In the process, there has been much love from his fellow coaches and players.

"Some of these kids I coached, I picked them off the field and helped them wipe their tears and their snot on their noses. Now they're big kids and I got hugs from them all," he said. "Pretty special."

He has helped shaped lives with attitude.

"Every kid is the best player he's ever seen, and so we'll talk to him, like, 'Come on coach!' He's like, 'No! Listen to me!' He'll get upset with us, so he's positive as the day is long," Chanhassen head coach Mike Bailey said.

And that has been his mission -- accepting cancer as a great blessing that changed his life for the better.

"I was so caught up in, like maybe people are a lot of times in their life, I was caught up in the world, caught up in, you know, making a living, making money and being a success and all of these kinds of other things like that, and all of a sudden none of that mattered anymore," John said. "All of a sudden, a moment with my wife, a moment with my kids is worth six months."

And he has taught his two sons what he wants them to embody; to fight through and fight on.

"It really taught me to push forward and to just kind of try to start to live life like he does, always be happy, always be positive," Max said.

That positivity came from an unlikely place.

"If you think you love your kids, put a clock on it, and all of the sudden it's multiplied by 100-fold," John said. "My wife -- all of the sudden, I'll say 'I'm the luckiest cat there ever was!' That's what cancer's done for me. I feel like the luckiest guy there is."

These days are precious for the Noonans.

"Now, they talk about things like, 'You're in the late innings,'" John said. "No, I just don't feel that in my heart. We just keep battling on."

The team is unbeaten, and his impact is felt everywhere inside it.

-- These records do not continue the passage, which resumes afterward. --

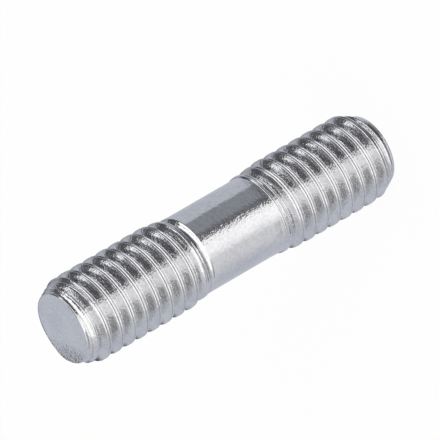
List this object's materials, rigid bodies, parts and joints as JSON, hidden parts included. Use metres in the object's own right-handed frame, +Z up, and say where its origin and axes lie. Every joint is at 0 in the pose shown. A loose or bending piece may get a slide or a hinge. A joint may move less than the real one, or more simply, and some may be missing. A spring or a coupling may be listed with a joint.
{
  "type": "double end stud",
  "caption": "Headless steel stud with a rolled right-hand metric thread at each end, flat end faces and a plain shank between the threads, for joining two parts with nuts or tapped holes.",
  "frame": {"origin": "middle of the lower end face, on which the stud stands", "axes": "+Z runs up the stud, from the lower end face to the upper one"},
  "size_m": [0.0058, 0.0058, 0.025],
  "materials": {
    "plated_steel": "bright plated steel, smooth rolled surface with a fine pebbly texture"
  },
  "bodies": {
    "root": {"stud": "plated_steel"}
  },
  "joints": []
}
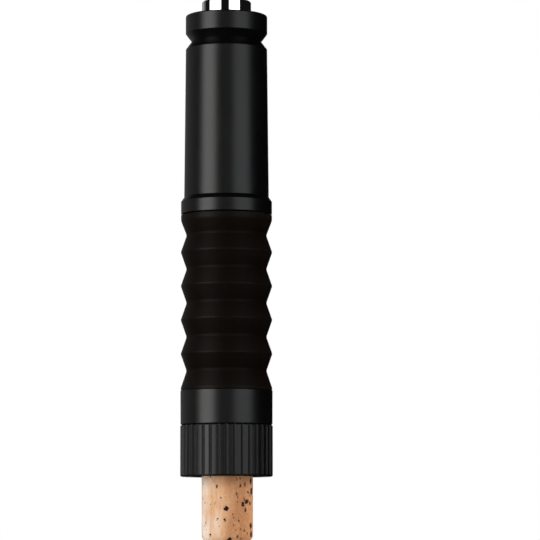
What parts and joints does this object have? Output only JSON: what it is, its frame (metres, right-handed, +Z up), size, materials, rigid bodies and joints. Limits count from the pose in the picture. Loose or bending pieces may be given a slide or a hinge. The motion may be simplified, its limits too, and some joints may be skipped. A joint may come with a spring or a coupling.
{
  "type": "gas cork remover",
  "caption": "Hand-held gas cork remover: push button, black cartridge sleeve, rubber bellows over a hollow needle, ribbed grip ring for the bottle's neck, and a cork on the needle.",
  "frame": {"origin": "centre of the cork's lower end, where the object stands", "axes": "+Z up along the needle, towards the push button; the pictured side faces -Y"},
  "size_m": [0.044, 0.044, 0.2592],
  "materials": {
    "black_metal": "satin black, anodised",
    "chrome": "polished",
    "bellows_rubber": "matt black",
    "black_plastic": "fine satin, black",
    "natural_plastic": "natural white",
    "seal_rubber": "matt dark grey",
    "steel": "brushed",
    "brass": "turned",
    "can_aluminium": "bare, satin",
    "cork": "natural cork with pores"
  },
  "bodies": {
    "core": {"upper_collar": "black_metal", "valve_body": "black_plastic", "core_screws": "steel", "guide_tube": "steel", "needle_hub": "brass", "hub_washer": "natural_plastic", "hub_nut": "brass", "stem_seal": "seal_rubber", "needle": "steel", "valve_stem": "natural_plastic", "bellows": "bellows_rubber"},
    "gasket": {"sleeve_gasket": "seal_rubber"},
    "sleeve": {"cartridge_sleeve": "black_metal", "top_cap": "black_metal", "button_retainer": "brass", "button_spring": "steel"},
    "button": {"push_button": "chrome", "button_plunger": "black_plastic", "pressure_plate": "steel", "plunger_screw": "steel"},
    "cartridge": {"gas_cartridge": "can_aluminium", "cartridge_ferrule": "can_aluminium", "cartridge_valve_housing": "natural_plastic"},
    "guide": {"guide_carrier": "black_plastic", "lower_collar": "black_metal", "slide_sleeve": "can_aluminium", "stop_plate": "steel", "lip_pad": "seal_rubber", "needle_bush": "natural_plastic", "guide_screws": "steel", "snap_ring": "steel"},
    "grip_ring": {"ribbed_ring": "black_plastic", "neck_liner": "seal_rubber"},
    "cork": {"cork": "cork"}
  },
  "joints": [
    {"name": "guide_slide", "type": "slide", "parent": "core", "child": "guide", "axis": [0, 0, 1], "range_m": [0, 0.04], "stiffness_N_per_m": 400, "springref_m": -0.02, "deforming": ["bellows"]},
    {"name": "ring_turn", "type": "hinge", "parent": "guide", "child": "grip_ring", "pos_m": [0, 0, 0.043], "axis": [0, 0, 1], "continuous": true},
    {"name": "cork_pull", "type": "slide", "parent": "guide", "child": "cork", "axis": [0, 0, -1], "range_m": [0, 0.03]},
    {"name": "sleeve_turn", "type": "hinge", "parent": "core", "child": "gasket", "pos_m": [0, 0, 0.157], "axis": [0, 0, 1], "range_deg": [0, 1080]},
    {"name": "sleeve_lift", "type": "slide", "parent": "gasket", "child": "sleeve", "axis": [0, 0, 1], "range_m": [0, 0.006]},
    {"name": "button_press", "type": "slide", "parent": "sleeve", "child": "button", "axis": [0, 0, -1], "range_m": [0, 0.003], "stiffness_N_per_m": 3000, "springref_m": -0.003, "deforming": ["button_spring"]},
    {"name": "cartridge_press", "type": "slide", "parent": "core", "child": "cartridge", "axis": [0, 0, -1], "range_m": [0, 0.003]}
  ],
  "couplings": [
    {"joint": "sleeve_turn", "follows": "sleeve_lift", "rad_per_m": 3141.6},
    {"joint": "cartridge_press", "follows": "button_press", "ratio": 1}
  ]
}
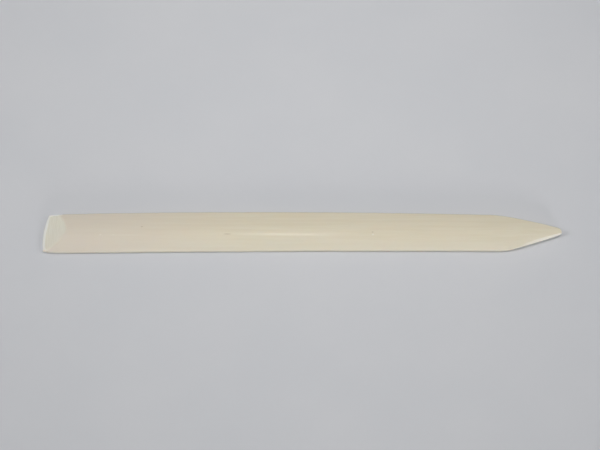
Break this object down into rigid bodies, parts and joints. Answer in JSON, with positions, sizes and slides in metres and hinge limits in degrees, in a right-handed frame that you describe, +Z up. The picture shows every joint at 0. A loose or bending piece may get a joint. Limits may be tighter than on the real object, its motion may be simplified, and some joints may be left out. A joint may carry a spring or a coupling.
{
  "type": "sculpting spatula",
  "caption": "Slim ivory-coloured sculpting spatula, one solid blade with a crowned upper side, a ground chisel at one end and a blunt rounded point at the other.",
  "frame": {"origin": "on the flat underside, below the centre of the blade's bounding box", "axes": "+X along the blade from the chisel end to the point, +Y across it to the outer side of the slight bow, +Z up from the flat underside to the crest"},
  "size_m": [0.16, 0.013, 0.0034],
  "materials": {
    "ivory_blade": "satin, hand-polished, with a matter ground face on the chisel"
  },
  "bodies": {
    "root": {"spatula_blade": "ivory_blade"}
  },
  "joints": []
}
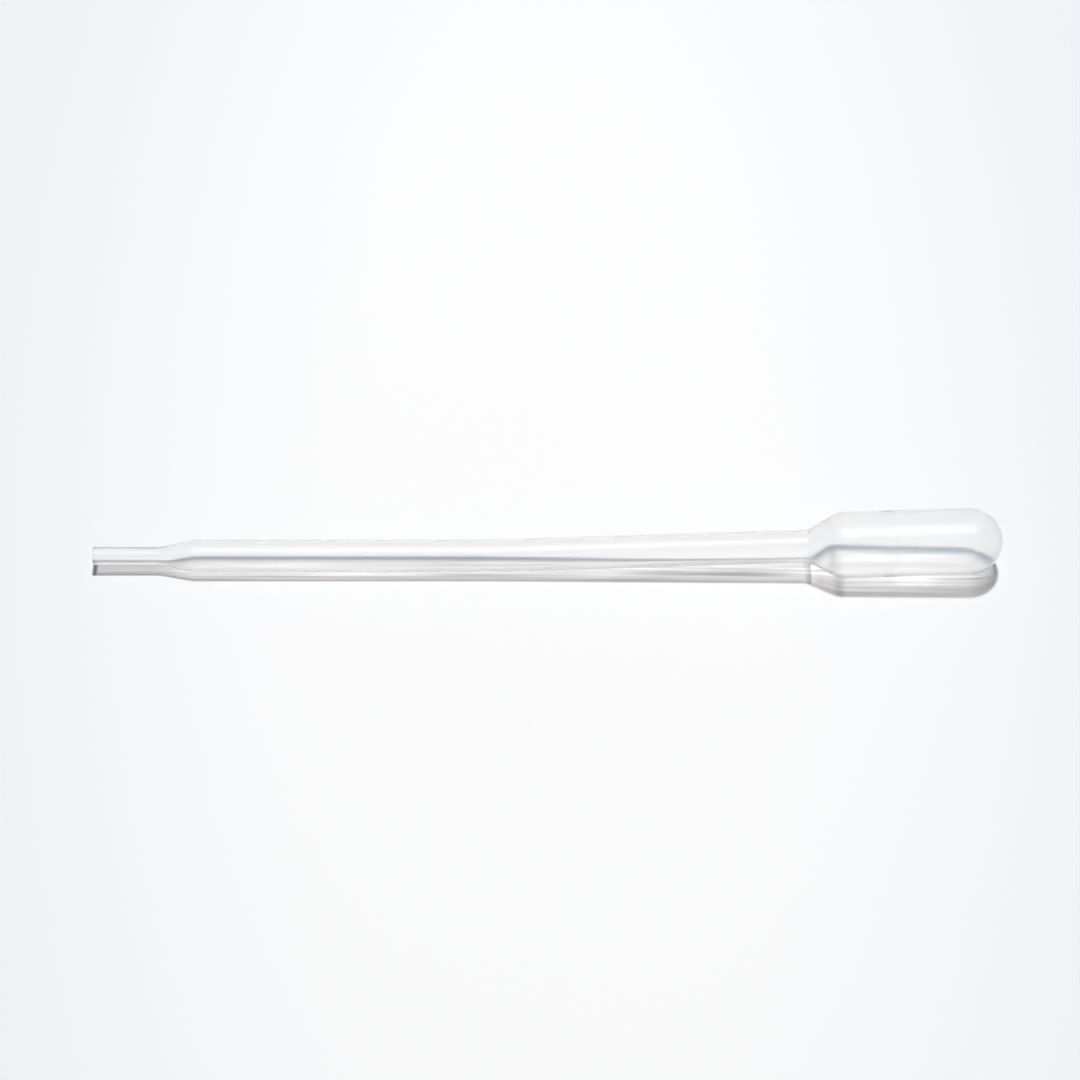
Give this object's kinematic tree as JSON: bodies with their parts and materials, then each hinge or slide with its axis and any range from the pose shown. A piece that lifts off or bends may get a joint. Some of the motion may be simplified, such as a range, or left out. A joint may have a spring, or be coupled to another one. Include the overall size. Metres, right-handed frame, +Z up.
{
  "type": "dropper pipette",
  "caption": "One-piece soft plastic dropper pipette: narrow open tip, long hollow stem and a squeeze bulb with a round closed end.",
  "frame": {"origin": "on the ground the pipette lies on, under the middle of its length and width", "axes": "+X along the stem from the tip to the bulb, +Z up, +Y across, away from a viewer who sees the tip on the left"},
  "size_m": [0.15, 0.011, 0.012],
  "materials": {
    "clear_polyethylene": "soft translucent polyethylene, faintly milky, smooth moulded gloss with fine lengthwise draw lines"
  },
  "bodies": {
    "root": {"pipette": "clear_polyethylene"}
  },
  "joints": []
}
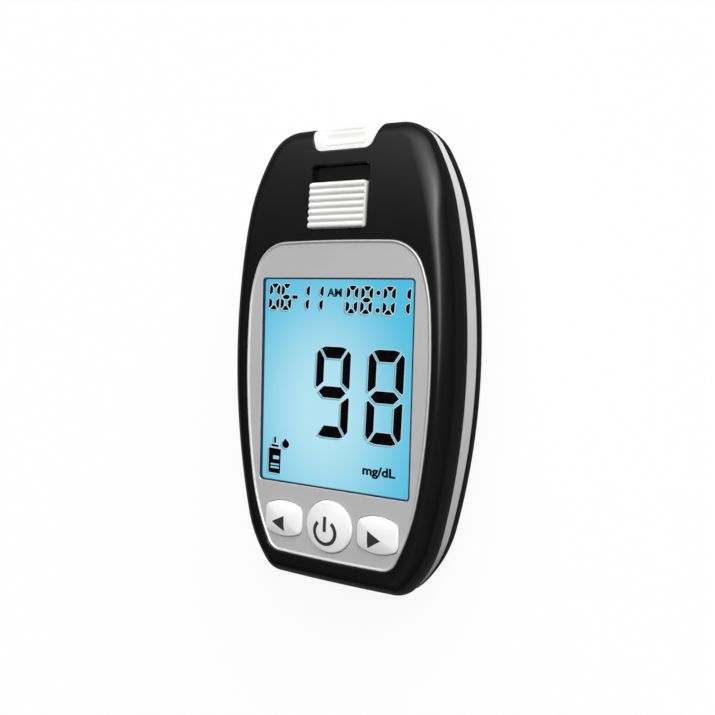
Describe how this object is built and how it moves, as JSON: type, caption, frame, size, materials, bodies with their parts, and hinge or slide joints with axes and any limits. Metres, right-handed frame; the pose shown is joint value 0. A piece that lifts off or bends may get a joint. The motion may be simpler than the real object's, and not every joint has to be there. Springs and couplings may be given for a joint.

"He's one of the most positive people I've ever met in my life," "He looks at the world through a different lens -- one that I hope I can eventually get to. He's constantly seeking opportunity to lift people up."

What he wants his sons to know is simple:

"I want them to know that I'll never quit. I'll keep fighting however hard or however long it is -- I'll never quit," he said. "I hope that love is deeply imprinted on their heart, that no matter what they always know that I loved them with all my heart."

It's that fight that he's most proud.

"If they look at their dad, I want them to know that their dad never quit," he said. "Until the very, very end -- whenever that is, and who knows when that is. I know what the doctors say, but whenever that end is, that I love them, I always loved them and will always keep loving them."